Object data in JSON
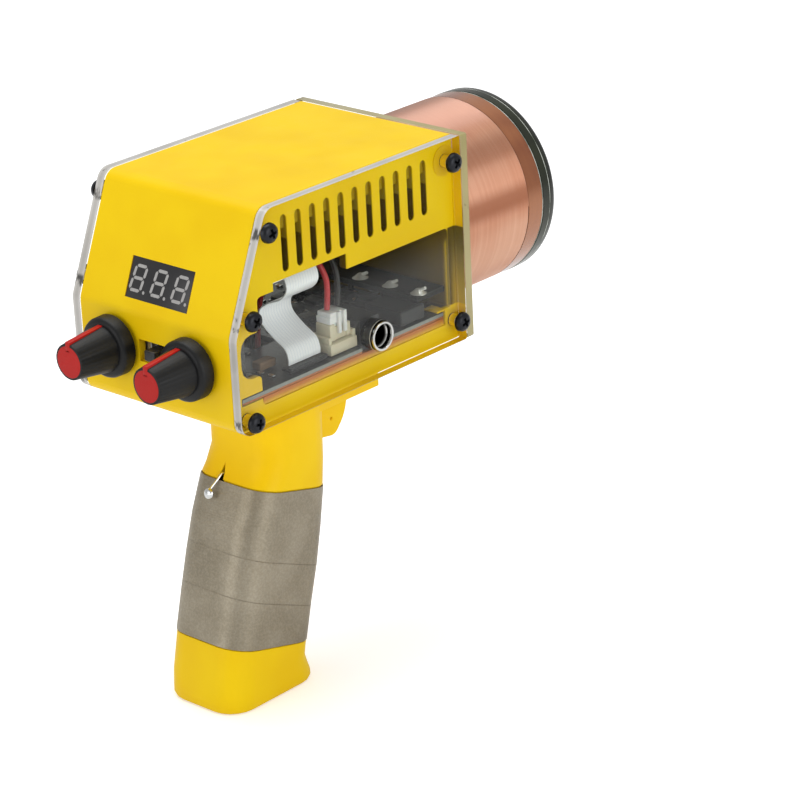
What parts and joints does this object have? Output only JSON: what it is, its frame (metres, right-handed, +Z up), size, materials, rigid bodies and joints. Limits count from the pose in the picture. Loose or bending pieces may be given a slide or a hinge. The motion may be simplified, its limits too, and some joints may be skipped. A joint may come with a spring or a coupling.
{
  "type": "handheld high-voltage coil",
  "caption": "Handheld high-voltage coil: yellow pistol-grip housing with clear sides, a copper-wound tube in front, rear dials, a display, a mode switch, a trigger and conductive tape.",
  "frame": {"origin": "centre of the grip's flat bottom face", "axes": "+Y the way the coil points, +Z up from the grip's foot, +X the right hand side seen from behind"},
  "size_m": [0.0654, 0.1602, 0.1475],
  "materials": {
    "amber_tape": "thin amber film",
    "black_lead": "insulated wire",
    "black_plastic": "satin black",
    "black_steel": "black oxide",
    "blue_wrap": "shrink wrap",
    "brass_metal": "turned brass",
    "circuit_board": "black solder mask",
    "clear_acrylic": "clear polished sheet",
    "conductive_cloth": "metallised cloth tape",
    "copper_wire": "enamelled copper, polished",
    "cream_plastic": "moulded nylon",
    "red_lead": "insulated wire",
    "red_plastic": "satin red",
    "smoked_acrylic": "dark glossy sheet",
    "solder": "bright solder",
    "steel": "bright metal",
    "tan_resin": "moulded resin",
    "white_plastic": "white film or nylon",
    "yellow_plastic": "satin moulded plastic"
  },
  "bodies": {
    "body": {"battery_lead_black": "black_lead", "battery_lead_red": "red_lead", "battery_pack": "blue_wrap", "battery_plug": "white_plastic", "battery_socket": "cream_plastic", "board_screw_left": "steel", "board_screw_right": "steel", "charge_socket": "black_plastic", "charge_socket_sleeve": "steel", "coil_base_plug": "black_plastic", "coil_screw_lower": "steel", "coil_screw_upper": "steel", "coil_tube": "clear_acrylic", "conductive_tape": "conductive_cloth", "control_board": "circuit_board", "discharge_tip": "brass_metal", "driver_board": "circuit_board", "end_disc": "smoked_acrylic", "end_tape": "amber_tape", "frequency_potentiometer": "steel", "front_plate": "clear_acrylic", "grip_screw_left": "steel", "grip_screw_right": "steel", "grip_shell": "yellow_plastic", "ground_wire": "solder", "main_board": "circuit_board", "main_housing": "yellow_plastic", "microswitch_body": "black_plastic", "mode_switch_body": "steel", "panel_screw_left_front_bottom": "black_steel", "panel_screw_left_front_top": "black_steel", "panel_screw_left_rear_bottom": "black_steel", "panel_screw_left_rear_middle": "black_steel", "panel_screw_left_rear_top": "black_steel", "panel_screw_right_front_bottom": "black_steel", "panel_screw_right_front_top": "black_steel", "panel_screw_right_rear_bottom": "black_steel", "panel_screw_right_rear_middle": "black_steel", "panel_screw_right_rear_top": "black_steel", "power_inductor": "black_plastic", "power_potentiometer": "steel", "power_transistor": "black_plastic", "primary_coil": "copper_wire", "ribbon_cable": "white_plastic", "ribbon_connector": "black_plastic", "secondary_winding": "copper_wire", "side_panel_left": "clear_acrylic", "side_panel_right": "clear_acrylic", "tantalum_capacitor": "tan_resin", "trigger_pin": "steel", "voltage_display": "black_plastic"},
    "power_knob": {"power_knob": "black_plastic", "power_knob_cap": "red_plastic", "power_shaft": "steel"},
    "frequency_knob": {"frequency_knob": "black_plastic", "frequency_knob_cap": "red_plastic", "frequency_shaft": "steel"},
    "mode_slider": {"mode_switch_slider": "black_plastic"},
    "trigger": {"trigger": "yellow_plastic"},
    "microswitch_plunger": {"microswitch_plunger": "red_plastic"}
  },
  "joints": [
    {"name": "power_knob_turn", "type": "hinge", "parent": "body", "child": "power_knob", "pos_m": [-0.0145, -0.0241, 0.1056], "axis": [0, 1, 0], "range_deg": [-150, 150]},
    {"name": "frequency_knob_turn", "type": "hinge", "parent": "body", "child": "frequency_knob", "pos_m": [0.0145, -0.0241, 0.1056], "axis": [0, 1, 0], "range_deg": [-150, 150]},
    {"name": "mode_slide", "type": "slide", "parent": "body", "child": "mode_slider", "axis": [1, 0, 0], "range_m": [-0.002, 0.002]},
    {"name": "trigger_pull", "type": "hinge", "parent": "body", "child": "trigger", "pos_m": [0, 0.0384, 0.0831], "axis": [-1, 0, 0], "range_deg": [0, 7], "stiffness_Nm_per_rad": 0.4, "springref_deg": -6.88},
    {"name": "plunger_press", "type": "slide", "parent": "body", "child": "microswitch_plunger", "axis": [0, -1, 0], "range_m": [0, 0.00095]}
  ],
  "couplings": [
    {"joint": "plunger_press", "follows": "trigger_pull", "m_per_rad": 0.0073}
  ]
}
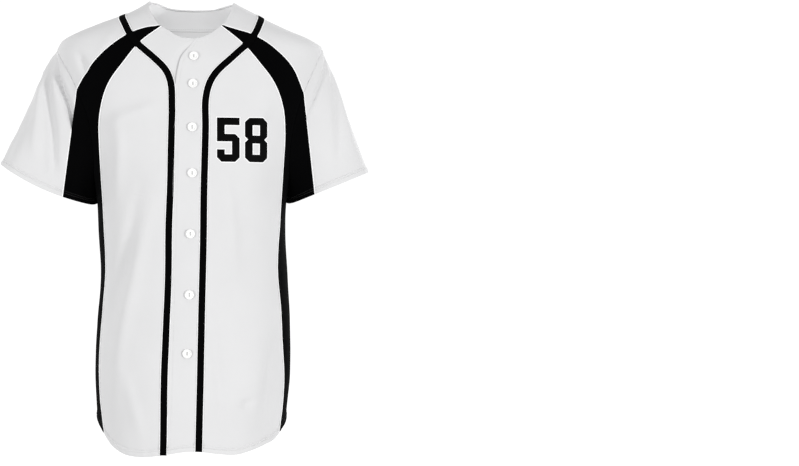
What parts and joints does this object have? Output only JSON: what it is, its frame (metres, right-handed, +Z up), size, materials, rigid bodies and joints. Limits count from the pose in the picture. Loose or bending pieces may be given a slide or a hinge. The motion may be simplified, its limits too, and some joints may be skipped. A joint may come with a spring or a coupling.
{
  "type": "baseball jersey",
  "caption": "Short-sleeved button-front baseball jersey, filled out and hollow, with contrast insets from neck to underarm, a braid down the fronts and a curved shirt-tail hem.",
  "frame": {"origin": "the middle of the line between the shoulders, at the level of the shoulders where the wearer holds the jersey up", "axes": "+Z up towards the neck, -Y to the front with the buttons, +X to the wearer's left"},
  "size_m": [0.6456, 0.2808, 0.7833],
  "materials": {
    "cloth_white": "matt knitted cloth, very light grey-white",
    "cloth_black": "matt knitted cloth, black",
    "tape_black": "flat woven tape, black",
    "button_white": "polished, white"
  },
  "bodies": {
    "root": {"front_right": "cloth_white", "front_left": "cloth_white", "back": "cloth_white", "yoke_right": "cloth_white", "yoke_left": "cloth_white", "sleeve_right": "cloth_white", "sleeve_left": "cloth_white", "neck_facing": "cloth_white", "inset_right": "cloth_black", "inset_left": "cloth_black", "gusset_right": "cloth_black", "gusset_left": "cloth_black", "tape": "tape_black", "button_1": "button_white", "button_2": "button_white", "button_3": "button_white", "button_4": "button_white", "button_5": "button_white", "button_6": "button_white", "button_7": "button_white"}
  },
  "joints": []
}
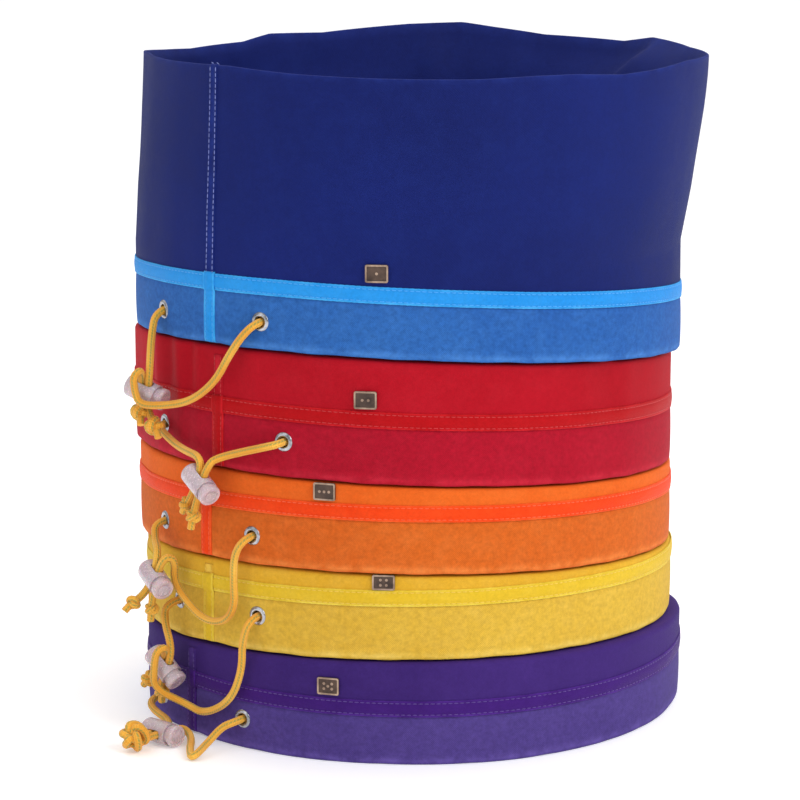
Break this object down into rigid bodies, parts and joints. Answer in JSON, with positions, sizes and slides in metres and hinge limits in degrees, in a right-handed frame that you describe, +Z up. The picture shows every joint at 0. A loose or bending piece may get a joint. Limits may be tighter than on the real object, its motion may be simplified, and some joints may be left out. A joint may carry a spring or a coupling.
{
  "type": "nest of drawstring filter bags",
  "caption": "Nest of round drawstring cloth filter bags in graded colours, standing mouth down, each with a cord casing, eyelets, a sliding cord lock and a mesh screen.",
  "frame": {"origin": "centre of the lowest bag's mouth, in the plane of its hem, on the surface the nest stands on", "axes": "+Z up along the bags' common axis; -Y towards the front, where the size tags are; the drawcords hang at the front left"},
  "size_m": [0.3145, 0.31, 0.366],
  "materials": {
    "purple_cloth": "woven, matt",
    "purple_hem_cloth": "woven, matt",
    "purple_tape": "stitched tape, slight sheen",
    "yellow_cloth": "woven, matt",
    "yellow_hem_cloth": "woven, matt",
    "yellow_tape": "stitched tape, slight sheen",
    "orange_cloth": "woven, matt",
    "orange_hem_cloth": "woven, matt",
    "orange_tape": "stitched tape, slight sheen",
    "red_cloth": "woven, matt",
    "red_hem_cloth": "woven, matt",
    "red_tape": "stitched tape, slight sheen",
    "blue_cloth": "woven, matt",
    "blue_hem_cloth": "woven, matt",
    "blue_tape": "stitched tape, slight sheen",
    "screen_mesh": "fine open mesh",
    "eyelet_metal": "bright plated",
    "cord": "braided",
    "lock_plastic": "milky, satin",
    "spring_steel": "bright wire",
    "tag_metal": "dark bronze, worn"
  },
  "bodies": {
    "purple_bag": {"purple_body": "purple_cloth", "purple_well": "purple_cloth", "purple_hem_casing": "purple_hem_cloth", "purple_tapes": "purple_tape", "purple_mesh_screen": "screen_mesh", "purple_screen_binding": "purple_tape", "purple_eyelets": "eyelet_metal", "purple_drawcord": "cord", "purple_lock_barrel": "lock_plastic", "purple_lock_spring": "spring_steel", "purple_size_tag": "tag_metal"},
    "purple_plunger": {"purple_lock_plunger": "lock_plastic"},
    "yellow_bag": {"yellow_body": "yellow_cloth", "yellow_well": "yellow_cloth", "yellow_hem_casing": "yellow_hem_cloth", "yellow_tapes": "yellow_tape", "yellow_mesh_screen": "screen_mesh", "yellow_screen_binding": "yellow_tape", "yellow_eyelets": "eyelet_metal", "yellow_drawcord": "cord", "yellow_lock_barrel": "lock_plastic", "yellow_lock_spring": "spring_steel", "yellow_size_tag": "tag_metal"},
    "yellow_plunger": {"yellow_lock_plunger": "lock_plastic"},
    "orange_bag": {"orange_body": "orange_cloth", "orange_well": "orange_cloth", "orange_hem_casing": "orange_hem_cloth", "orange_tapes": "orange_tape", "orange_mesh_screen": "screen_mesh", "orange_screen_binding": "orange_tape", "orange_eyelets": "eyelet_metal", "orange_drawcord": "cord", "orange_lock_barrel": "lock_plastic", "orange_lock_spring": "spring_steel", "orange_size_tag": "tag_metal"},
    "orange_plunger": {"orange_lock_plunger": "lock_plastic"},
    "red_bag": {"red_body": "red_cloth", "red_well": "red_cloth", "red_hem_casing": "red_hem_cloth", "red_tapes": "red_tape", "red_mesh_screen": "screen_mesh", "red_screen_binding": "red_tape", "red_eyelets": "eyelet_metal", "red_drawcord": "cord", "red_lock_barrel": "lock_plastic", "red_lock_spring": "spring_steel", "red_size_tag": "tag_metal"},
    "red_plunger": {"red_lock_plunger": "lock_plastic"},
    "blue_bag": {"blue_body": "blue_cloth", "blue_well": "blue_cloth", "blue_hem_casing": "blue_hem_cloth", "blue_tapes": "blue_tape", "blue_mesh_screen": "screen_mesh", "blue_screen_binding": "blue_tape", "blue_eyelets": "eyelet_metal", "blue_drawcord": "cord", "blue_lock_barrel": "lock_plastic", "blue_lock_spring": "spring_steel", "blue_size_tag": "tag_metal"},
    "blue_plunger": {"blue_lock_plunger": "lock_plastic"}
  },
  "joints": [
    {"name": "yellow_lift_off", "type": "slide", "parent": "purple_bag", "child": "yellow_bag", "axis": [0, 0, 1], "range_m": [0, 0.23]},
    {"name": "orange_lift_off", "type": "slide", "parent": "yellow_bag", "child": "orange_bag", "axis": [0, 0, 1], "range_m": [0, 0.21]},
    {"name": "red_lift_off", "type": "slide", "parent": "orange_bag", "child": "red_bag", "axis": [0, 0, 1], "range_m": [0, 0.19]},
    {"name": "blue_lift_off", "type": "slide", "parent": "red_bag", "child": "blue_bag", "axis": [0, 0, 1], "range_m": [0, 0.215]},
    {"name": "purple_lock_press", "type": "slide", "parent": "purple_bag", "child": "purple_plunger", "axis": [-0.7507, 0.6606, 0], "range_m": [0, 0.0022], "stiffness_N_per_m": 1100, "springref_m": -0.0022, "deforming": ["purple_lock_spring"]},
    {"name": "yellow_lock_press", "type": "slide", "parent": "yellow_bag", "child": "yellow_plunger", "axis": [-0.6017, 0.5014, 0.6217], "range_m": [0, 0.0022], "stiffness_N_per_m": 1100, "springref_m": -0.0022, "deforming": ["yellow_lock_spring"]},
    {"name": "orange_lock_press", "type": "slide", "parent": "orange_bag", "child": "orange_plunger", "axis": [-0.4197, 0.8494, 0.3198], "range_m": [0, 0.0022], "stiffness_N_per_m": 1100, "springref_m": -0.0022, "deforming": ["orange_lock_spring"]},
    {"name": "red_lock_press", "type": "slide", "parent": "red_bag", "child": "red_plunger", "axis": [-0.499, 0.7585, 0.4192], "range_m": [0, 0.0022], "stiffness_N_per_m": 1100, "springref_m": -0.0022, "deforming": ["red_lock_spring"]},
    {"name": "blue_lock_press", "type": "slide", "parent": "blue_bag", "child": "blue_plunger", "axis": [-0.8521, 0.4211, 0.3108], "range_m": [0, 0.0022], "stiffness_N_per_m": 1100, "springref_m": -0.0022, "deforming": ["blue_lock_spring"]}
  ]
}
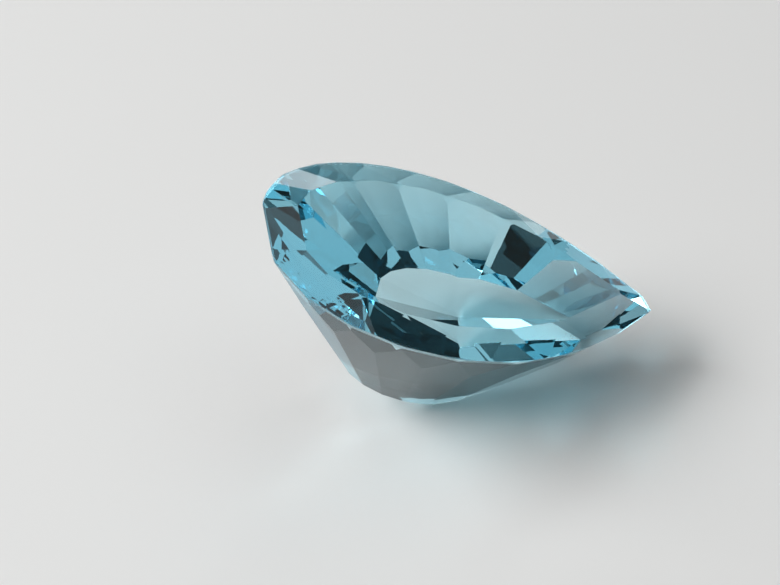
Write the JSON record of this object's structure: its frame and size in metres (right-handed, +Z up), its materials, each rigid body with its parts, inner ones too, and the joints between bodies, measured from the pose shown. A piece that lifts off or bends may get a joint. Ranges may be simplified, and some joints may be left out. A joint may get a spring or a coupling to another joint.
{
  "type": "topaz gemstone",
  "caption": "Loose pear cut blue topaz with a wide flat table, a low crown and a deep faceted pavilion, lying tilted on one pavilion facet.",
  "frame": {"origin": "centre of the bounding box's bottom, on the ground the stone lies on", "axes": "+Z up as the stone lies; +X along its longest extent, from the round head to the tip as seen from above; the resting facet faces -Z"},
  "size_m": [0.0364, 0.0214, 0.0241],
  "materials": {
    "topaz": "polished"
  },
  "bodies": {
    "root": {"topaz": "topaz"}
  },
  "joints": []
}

Aim of the exercise - Return the lines beginning at the one that contains "Write the JSON" and continuing through the last line of the data, exactly as they stand and without any others.

Response to the exercise -
Write the JSON record of this object's structure: its frame and size in metres (right-handed, +Z up), its materials, each rigid body with its parts, inner ones too, and the joints between bodies, measured from the pose shown. A piece that lifts off or bends may get a joint. Ranges may be simplified, and some joints may be left out. A joint may get a spring or a coupling to another joint.
{
  "type": "topaz gemstone",
  "caption": "Loose pear cut blue topaz with a wide flat table, a low crown and a deep faceted pavilion, lying tilted on one pavilion facet.",
  "frame": {"origin": "centre of the bounding box's bottom, on the ground the stone lies on", "axes": "+Z up as the stone lies; +X along its longest extent, from the round head to the tip as seen from above; the resting facet faces -Z"},
  "size_m": [0.0364, 0.0214, 0.0241],
  "materials": {
    "topaz": "polished"
  },
  "bodies": {
    "root": {"topaz": "topaz"}
  },
  "joints": []
}